# Required work
Write out all lines holding the word "bodies".
****************************************
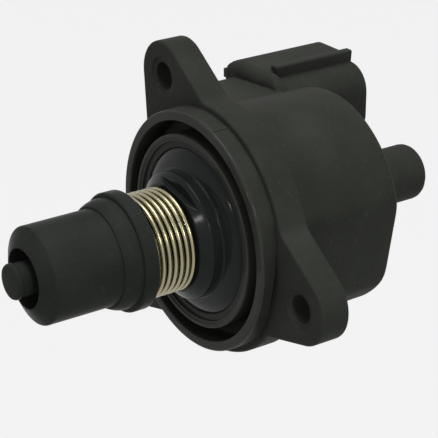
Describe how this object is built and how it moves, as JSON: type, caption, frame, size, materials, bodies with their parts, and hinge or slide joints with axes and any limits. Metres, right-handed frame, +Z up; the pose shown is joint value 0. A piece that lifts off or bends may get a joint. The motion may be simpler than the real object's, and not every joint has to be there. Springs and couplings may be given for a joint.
{
  "type": "idle air control valve",
  "caption": "Idle air control valve with a flanged moulded motor housing, a connector socket and a spring-loaded hollow pintle on a lead screw.",
  "frame": {"origin": "on the valve's axis, at the mounting face of the flange where the pilot starts", "axes": "+Y along the axis to the rear, away from the throttle body, so the pintle points along -Y; +X to the right as seen from the pintle's side; +Z up, on the side of the connector socket"},
  "size_m": [0.0549, 0.077, 0.0489],
  "materials": {
    "housing_plastic": "matt black glass-filled nylon with a fine moulded grain",
    "plate_plastic": "glossy black with a blue tint",
    "spring_steel": "bright spring wire with a warm tint",
    "pintle_plastic": "satin black heat-resistant plastic",
    "spindle_plastic": "satin black plastic",
    "magnet_ferrite": "sintered dark grey ferrite",
    "thread_brass": "machined",
    "bearing_steel": "ground",
    "ball_steel": "polished",
    "cage_brass": "pressed",
    "bush_brass": "sintered and oiled",
    "washer_steel": "blanked",
    "stator_steel": "zinc-plated sheet",
    "bobbin_plastic": "natural nylon",
    "copper_wire": "enamelled copper winding",
    "tinned_pin": "bright tin plate"
  },
  "bodies": {
    "valve_body": {"housing": "housing_plastic", "front_plate": "plate_plastic", "return_spring": "spring_steel", "bearing_outer_ring": "bearing_steel", "rear_bush": "bush_brass", "thrust_washer": "washer_steel", "wave_washer": "washer_steel", "front_cup": "stator_steel", "front_claw_plate": "stator_steel", "rear_claw_plate": "stator_steel", "rear_cup": "stator_steel", "front_bobbin": "bobbin_plastic", "rear_bobbin": "bobbin_plastic", "front_winding": "copper_wire", "rear_winding": "copper_wire", "terminal_1": "tinned_pin", "terminal_2": "tinned_pin", "terminal_3": "tinned_pin", "terminal_4": "tinned_pin", "terminal_5": "tinned_pin", "terminal_6": "tinned_pin"},
    "rotor": {"rotor_magnet": "magnet_ferrite", "rotor_nut": "thread_brass", "bearing_inner_ring": "bearing_steel"},
    "plunger": {"pintle": "pintle_plastic", "spindle": "spindle_plastic"},
    "ball_cage": {"bearing_cage": "cage_brass", "bearing_balls": "ball_steel"}
  },
  "joints": [
    {"name": "rotor_spin", "type": "hinge", "parent": "valve_body", "child": "rotor", "pos_m": [0, 0, 0], "axis": [0, -1, 0], "range_deg": [-180, 1260]},
    {"name": "pintle_slide", "type": "slide", "parent": "valve_body", "child": "plunger", "axis": [0, -1, 0], "range_m": [-0.001, 0.007], "deforming": ["return_spring"]},
    {"name": "cage_spin", "type": "hinge", "parent": "valve_body", "child": "ball_cage", "pos_m": [0, 0, 0], "axis": [0, -1, 0], "range_deg": [-76, 531]}
  ],
  "couplings": [
    {"joint": "pintle_slide", "follows": "rotor_spin", "m_per_rad": 0.0003183},
    {"joint": "cage_spin", "follows": "rotor_spin", "ratio": 0.42083}
  ]
}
****************************************
# Result for this task
Describe how this object is built and how it moves, as JSON: type, caption, frame, size, materials, bodies with their parts, and hinge or slide joints with axes and any limits. Metres, right-handed frame, +Z up; the pose shown is joint value 0. A piece that lifts off or bends may get a joint. The motion may be simpler than the real object's, and not every joint has to be there. Springs and couplings may be given for a joint.
  "bodies": {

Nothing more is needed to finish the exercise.